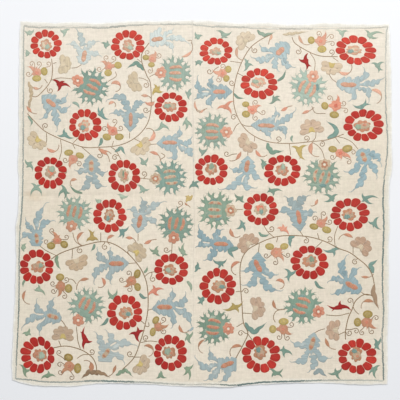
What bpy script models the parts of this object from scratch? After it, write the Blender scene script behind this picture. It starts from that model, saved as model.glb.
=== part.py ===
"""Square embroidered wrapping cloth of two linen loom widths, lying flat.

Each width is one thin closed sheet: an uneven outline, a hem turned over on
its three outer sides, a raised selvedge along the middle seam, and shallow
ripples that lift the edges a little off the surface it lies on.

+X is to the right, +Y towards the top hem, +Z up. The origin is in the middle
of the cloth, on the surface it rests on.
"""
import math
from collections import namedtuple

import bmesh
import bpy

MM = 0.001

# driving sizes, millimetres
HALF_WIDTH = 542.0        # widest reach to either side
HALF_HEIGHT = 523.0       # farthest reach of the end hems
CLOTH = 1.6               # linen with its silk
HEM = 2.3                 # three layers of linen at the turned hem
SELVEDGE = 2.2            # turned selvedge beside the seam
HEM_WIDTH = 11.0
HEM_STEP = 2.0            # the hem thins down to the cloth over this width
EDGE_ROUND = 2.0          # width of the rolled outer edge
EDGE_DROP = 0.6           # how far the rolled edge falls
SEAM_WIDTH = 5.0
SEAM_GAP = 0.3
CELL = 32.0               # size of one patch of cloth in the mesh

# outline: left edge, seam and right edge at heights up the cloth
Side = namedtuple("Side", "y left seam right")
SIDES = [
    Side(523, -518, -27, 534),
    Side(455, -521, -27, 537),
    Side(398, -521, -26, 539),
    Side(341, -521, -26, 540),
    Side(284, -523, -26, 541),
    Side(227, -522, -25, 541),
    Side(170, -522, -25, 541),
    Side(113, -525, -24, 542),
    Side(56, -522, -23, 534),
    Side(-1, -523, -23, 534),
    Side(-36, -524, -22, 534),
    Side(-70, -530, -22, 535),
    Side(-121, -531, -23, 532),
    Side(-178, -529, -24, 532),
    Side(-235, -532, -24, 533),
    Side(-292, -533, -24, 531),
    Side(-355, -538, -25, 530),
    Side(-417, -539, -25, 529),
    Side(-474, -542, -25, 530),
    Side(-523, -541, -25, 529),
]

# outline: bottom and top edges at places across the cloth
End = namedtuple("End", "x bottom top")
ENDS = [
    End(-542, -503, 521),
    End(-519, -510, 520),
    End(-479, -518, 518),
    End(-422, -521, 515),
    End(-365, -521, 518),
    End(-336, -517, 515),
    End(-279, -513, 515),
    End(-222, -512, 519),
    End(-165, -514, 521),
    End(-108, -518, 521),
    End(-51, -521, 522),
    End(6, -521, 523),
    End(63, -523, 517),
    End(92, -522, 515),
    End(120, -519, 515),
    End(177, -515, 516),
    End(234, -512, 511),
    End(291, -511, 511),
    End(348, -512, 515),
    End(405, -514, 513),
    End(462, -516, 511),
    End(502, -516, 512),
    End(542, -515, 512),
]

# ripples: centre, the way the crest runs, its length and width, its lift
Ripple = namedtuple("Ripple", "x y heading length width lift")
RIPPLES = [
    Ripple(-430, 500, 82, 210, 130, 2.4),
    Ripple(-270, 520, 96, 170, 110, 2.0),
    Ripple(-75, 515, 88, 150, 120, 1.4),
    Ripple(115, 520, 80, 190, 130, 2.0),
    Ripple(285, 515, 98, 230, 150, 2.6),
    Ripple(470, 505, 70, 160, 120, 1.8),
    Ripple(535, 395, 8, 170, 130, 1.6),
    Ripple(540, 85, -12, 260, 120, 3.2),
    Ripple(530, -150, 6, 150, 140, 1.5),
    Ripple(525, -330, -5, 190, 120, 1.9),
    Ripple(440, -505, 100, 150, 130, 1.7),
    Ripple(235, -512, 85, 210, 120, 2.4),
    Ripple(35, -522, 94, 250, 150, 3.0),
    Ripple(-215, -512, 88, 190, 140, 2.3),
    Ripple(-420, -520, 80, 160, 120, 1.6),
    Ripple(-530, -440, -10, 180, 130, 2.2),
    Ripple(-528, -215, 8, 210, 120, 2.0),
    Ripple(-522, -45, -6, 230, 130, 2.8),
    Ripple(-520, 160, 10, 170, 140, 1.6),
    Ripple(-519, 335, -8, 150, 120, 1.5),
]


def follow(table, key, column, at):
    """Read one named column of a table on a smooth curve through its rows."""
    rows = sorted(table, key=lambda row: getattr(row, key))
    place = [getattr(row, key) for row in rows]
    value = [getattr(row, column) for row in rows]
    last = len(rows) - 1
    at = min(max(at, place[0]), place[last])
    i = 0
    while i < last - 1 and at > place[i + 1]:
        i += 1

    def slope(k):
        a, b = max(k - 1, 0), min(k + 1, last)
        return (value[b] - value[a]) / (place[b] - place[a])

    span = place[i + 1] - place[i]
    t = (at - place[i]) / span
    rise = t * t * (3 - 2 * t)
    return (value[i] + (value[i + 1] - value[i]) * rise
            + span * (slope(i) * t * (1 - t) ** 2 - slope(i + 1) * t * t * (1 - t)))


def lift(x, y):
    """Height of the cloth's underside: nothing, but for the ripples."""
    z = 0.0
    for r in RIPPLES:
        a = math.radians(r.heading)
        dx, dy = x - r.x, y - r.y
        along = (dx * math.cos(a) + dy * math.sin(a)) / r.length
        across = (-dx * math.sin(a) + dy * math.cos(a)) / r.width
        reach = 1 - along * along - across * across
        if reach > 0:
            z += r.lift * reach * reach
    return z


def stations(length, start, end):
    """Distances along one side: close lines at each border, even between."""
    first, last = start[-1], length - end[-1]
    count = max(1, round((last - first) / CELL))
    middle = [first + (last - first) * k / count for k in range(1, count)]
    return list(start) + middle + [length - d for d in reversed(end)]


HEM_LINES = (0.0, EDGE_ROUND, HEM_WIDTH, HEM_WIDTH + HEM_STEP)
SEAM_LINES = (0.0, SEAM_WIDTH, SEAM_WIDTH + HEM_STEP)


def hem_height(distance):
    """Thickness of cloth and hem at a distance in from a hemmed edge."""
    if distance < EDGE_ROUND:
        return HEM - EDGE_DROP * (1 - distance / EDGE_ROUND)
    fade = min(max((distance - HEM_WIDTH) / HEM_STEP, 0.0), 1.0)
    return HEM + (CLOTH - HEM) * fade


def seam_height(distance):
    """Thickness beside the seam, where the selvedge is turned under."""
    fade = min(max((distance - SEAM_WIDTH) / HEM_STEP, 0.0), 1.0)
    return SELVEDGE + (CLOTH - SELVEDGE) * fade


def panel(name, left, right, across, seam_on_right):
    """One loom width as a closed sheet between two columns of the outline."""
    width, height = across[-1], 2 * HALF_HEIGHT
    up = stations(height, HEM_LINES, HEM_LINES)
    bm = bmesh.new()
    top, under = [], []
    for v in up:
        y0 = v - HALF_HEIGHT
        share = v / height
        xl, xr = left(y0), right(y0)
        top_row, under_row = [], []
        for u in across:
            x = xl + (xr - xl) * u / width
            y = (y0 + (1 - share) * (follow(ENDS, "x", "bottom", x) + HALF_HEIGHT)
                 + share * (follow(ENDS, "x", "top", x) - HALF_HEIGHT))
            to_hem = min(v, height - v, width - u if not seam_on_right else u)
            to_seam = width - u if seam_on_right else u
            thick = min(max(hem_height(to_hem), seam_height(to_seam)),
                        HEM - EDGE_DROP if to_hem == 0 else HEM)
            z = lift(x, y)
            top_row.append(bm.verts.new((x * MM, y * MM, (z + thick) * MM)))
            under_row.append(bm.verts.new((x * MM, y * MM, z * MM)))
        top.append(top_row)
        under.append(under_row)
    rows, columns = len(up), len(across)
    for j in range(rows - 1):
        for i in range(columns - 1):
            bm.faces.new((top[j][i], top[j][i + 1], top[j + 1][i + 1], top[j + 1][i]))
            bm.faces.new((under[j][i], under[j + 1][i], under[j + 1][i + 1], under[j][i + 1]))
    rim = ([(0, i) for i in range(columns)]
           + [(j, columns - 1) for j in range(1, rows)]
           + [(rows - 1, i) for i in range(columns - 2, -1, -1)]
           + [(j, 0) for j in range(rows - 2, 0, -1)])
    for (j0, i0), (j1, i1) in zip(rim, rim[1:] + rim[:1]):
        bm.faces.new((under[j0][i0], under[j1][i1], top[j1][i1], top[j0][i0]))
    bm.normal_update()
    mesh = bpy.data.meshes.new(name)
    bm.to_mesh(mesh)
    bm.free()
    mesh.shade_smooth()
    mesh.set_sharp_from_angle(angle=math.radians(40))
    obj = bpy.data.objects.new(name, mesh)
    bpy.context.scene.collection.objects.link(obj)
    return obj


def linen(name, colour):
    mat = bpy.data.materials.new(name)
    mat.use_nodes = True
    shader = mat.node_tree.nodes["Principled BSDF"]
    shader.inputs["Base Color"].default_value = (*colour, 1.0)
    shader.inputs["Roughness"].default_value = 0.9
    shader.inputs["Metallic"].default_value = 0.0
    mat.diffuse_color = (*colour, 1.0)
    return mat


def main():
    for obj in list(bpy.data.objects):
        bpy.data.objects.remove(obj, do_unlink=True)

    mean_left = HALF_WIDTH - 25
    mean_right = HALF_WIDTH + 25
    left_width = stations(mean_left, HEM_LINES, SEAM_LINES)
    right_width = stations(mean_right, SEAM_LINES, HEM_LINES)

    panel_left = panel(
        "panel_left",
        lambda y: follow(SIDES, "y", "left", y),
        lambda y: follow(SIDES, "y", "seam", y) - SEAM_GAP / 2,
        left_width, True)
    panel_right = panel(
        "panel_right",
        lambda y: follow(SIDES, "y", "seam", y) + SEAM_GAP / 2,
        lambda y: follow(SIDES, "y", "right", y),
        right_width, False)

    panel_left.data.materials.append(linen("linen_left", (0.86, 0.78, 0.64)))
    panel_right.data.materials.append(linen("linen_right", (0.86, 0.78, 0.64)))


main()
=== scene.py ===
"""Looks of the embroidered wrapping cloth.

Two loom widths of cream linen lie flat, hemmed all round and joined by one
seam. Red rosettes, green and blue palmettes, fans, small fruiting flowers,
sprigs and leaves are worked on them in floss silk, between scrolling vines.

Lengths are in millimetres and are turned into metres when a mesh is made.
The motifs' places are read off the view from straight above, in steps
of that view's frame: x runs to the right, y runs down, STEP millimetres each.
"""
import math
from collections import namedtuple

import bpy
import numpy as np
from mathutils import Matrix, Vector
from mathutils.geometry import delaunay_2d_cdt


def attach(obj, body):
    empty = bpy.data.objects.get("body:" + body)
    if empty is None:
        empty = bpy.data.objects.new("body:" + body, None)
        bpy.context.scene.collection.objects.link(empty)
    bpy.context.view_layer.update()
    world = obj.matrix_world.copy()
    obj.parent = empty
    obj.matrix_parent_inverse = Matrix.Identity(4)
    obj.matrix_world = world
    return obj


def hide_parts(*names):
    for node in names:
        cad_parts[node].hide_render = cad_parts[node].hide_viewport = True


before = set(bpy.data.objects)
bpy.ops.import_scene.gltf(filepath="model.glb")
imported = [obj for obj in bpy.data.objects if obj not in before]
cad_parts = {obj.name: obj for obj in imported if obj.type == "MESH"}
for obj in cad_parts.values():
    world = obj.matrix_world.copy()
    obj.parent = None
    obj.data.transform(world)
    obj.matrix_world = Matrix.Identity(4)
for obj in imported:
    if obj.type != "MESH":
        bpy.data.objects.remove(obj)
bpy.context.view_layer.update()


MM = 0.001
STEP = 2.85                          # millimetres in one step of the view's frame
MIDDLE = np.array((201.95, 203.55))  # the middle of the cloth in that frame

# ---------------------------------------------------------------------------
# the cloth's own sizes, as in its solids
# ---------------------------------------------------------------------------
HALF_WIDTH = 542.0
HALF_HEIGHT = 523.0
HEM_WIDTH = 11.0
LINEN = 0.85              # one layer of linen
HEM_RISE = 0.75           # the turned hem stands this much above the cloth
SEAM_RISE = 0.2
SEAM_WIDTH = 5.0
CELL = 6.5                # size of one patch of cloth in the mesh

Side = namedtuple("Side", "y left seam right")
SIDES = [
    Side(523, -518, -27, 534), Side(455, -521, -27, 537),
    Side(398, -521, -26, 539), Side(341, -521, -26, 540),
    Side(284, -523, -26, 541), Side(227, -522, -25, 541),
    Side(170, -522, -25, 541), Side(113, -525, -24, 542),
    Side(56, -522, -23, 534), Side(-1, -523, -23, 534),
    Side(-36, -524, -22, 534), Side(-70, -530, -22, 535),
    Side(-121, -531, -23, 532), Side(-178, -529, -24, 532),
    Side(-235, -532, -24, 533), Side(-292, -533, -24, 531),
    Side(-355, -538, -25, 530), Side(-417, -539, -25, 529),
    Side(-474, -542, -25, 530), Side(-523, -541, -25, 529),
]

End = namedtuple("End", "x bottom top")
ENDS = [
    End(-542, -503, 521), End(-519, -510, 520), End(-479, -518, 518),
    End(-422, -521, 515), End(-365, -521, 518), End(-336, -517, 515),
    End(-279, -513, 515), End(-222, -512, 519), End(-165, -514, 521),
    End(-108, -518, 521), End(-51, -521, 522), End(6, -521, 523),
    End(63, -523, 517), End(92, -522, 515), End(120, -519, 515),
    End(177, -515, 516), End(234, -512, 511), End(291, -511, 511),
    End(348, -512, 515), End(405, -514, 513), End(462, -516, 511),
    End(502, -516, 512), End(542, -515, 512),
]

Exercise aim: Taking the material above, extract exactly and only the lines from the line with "mean_left = HALF_WIDTH - 25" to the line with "obj.parent = empty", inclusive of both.

Written reply:
    mean_left = HALF_WIDTH - 25
    mean_right = HALF_WIDTH + 25
    left_width = stations(mean_left, HEM_LINES, SEAM_LINES)
    right_width = stations(mean_right, SEAM_LINES, HEM_LINES)

    panel_left = panel(
        "panel_left",
        lambda y: follow(SIDES, "y", "left", y),
        lambda y: follow(SIDES, "y", "seam", y) - SEAM_GAP / 2,
        left_width, True)
    panel_right = panel(
        "panel_right",
        lambda y: follow(SIDES, "y", "seam", y) + SEAM_GAP / 2,
        lambda y: follow(SIDES, "y", "right", y),
        right_width, False)

    panel_left.data.materials.append(linen("linen_left", (0.86, 0.78, 0.64)))
    panel_right.data.materials.append(linen("linen_right", (0.86, 0.78, 0.64)))


main()
=== scene.py ===
"""Looks of the embroidered wrapping cloth.

Two loom widths of cream linen lie flat, hemmed all round and joined by one
seam. Red rosettes, green and blue palmettes, fans, small fruiting flowers,
sprigs and leaves are worked on them in floss silk, between scrolling vines.

Lengths are in millimetres and are turned into metres when a mesh is made.
The motifs' places are read off the view from straight above, in steps
of that view's frame: x runs to the right, y runs down, STEP millimetres each.
"""
import math
from collections import namedtuple

import bpy
import numpy as np
from mathutils import Matrix, Vector
from mathutils.geometry import delaunay_2d_cdt


def attach(obj, body):
    empty = bpy.data.objects.get("body:" + body)
    if empty is None:
        empty = bpy.data.objects.new("body:" + body, None)
        bpy.context.scene.collection.objects.link(empty)
    bpy.context.view_layer.update()
    world = obj.matrix_world.copy()
    obj.parent = empty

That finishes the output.